The manifestation of him to the children of men. It might be objected, If this eternal Word was all in all thus in the creation of the world, whence is it that he has been so little taken notice of and regarded? To this he answers (v. 5), The light shines, but the darkness comprehends it not. Observe,
(1.) The discovery of the eternal Word to the lapsed world, even before he was manifested in the flesh: The light shineth in darkness. Light is self-evidencing, and will make itself known; this light, whence the light of men comes, hath shone, and doth shine.
[1.] The eternal Word, as God, shines in the darkness of natural conscience. Though men by the fall are become darkness, yet that which may be known of God is manifested in them; see Rom. 1:19, 20. The light of nature is this light shining in darkness. Something of the power of the divine Word, both as creating and as commanding, all mankind have an innate sense of; were it not for this, earth would be a hell, a place of utter darkness; blessed be God, it is not so yet.
[2.] The eternal Word, as Mediator, shone in the darkness of the Old-Testament types and figures, and the prophecies and promises which were of the Messiah from the beginning.

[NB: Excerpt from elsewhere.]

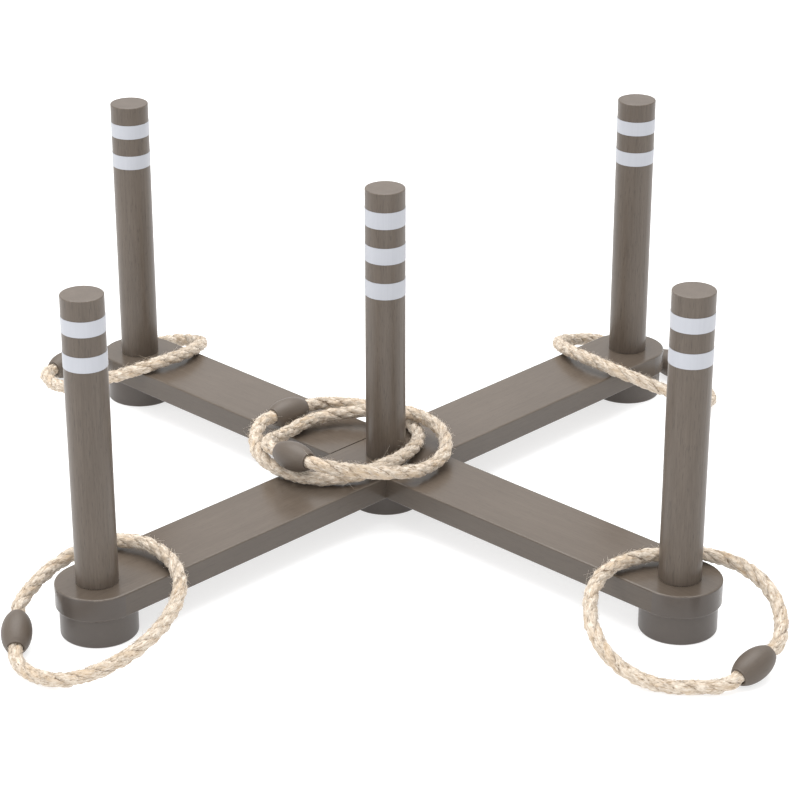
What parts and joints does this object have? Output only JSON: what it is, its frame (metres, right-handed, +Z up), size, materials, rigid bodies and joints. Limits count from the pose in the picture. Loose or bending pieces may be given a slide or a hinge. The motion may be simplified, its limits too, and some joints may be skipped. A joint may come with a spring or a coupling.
{
  "type": "ring toss set",
  "caption": "Garden ring toss: a cross of two lapped boards on round feet with upright banded pegs, and rope rings closed by olive beads.",
  "frame": {"origin": "middle of the cross on the ground, on the axis of the middle peg", "axes": "+X along the lower board towards the right peg, +Y along the upper board towards the back peg, +Z up along the pegs"},
  "size_m": [0.7218, 0.6865, 0.244],
  "materials": {
    "painted_wood": "satin grey-brown stain over fine straight grain",
    "white_band": "satin white, slightly cool",
    "rope": "matte natural cream, three twisted strands with stray fibres",
    "brass": "machined",
    "steel": "zinc-plated"
  },
  "bodies": {
    "base": {"lower_board": "painted_wood", "foot_right": "painted_wood", "foot_left": "painted_wood", "foot_center": "painted_wood", "bolts_lower": "steel", "washers_lower": "steel"},
    "cross_board": {"upper_board": "painted_wood", "foot_front": "painted_wood", "foot_back": "painted_wood", "bolts_upper": "steel", "washers_upper": "steel"},
    "post_front": {"peg_front": "painted_wood", "bands_front": "white_band", "insert_front": "brass"},
    "post_right": {"peg_right": "painted_wood", "bands_right": "white_band", "insert_right": "brass"},
    "post_back": {"peg_back": "painted_wood", "bands_back": "white_band", "insert_back": "brass"},
    "post_left": {"peg_left": "painted_wood", "bands_left": "white_band", "insert_left": "brass"},
    "post_center": {"peg_center": "painted_wood", "bands_center": "white_band", "insert_center": "brass"},
    "ring_front": {"rope_front": "rope", "bead_front": "painted_wood"},
    "ring_right": {"rope_right": "rope", "bead_right": "painted_wood"},
    "ring_back": {"rope_back": "rope", "bead_back": "painted_wood"},
    "ring_left": {"rope_left": "rope", "bead_left": "painted_wood"},
    "ring_center_low": {"rope_center_low": "rope", "bead_center_low": "painted_wood"},
    "ring_center_top": {"rope_center_top": "rope", "bead_center_top": "painted_wood"}
  },
  "joints": [
    {"name": "cross_board_lift", "type": "slide", "parent": "base", "child": "cross_board", "axis": [0, 0, 1], "range_m": [0, 0.03]},
    {"name": "post_front_lift", "type": "slide", "parent": "cross_board", "child": "post_front", "axis": [0, 0, 1], "range_m": [0, 0.03]},
    {"name": "post_right_lift", "type": "slide", "parent": "base", "child": "post_right", "axis": [0, 0, 1], "range_m": [0, 0.03]},
    {"name": "post_back_lift", "type": "slide", "parent": "cross_board", "child": "post_back", "axis": [0, 0, 1], "range_m": [0, 0.03]},
    {"name": "post_left_lift", "type": "slide", "parent": "base", "child": "post_left", "axis": [0, 0, 1], "range_m": [0, 0.03]},
    {"name": "post_center_lift", "type": "slide", "parent": "cross_board", "child": "post_center", "axis": [0, 0, 1], "range_m": [0, 0.03]},
    {"name": "ring_front_lift", "type": "slide", "parent": "cross_board", "child": "ring_front", "axis": [0, 0, 1], "range_m": [0, 0.26]},
    {"name": "ring_right_lift", "type": "slide", "parent": "base", "child": "ring_right", "axis": [0, 0, 1], "range_m": [0, 0.26]},
    {"name": "ring_back_lift", "type": "slide", "parent": "cross_board", "child": "ring_back", "axis": [0, 0, 1], "range_m": [0, 0.26]},
    {"name": "ring_left_lift", "type": "slide", "parent": "base", "child": "ring_left", "axis": [0, 0, 1], "range_m": [0, 0.26]},
    {"name": "ring_center_low_lift", "type": "slide", "parent": "cross_board", "child": "ring_center_low", "axis": [0, 0, 1], "range_m": [0, 0.26]},
    {"name": "ring_center_top_lift", "type": "slide", "parent": "ring_center_low", "child": "ring_center_top", "axis": [0, 0, 1], "range_m": [0, 0.26]}
  ]
}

He that had commanded the light of this world to shine out of darkness was himself long a light shining in darkness; there was a veil upon this light, 2 Co. 3:13
not like Moses, who would put a veil over his face so that the Israelites might not gaze at the outcome of what was being brought to an end.
(2.) The disability of the degenerate world to receive this discovery: The darkness comprehended it not; the most of men received the grace of God in these discoveries in vain.
[1.] The world of mankind comprehended not the natural light that was in their understandings, but became vain in their imaginations concerning the eternal God and the eternal Word, Rom. 1:21, 28. The darkness of error and sin overpowered and quite eclipsed this light. God spoke once, yea twice, but man perceived it not, Job 33:14.
[2.] The Jews, who had the light of the Old Testament, yet comprehended not Christ in it. As there was a veil upon Moses’s face, so there was upon the people’s hearts. In the darkness of the types and shadows the light shone; but such as the darkness of their understandings that they could not see it. It was therefore requisite that Christ should come, both to rectify the errors of the Gentile world and to improve the truths of the Jewish church.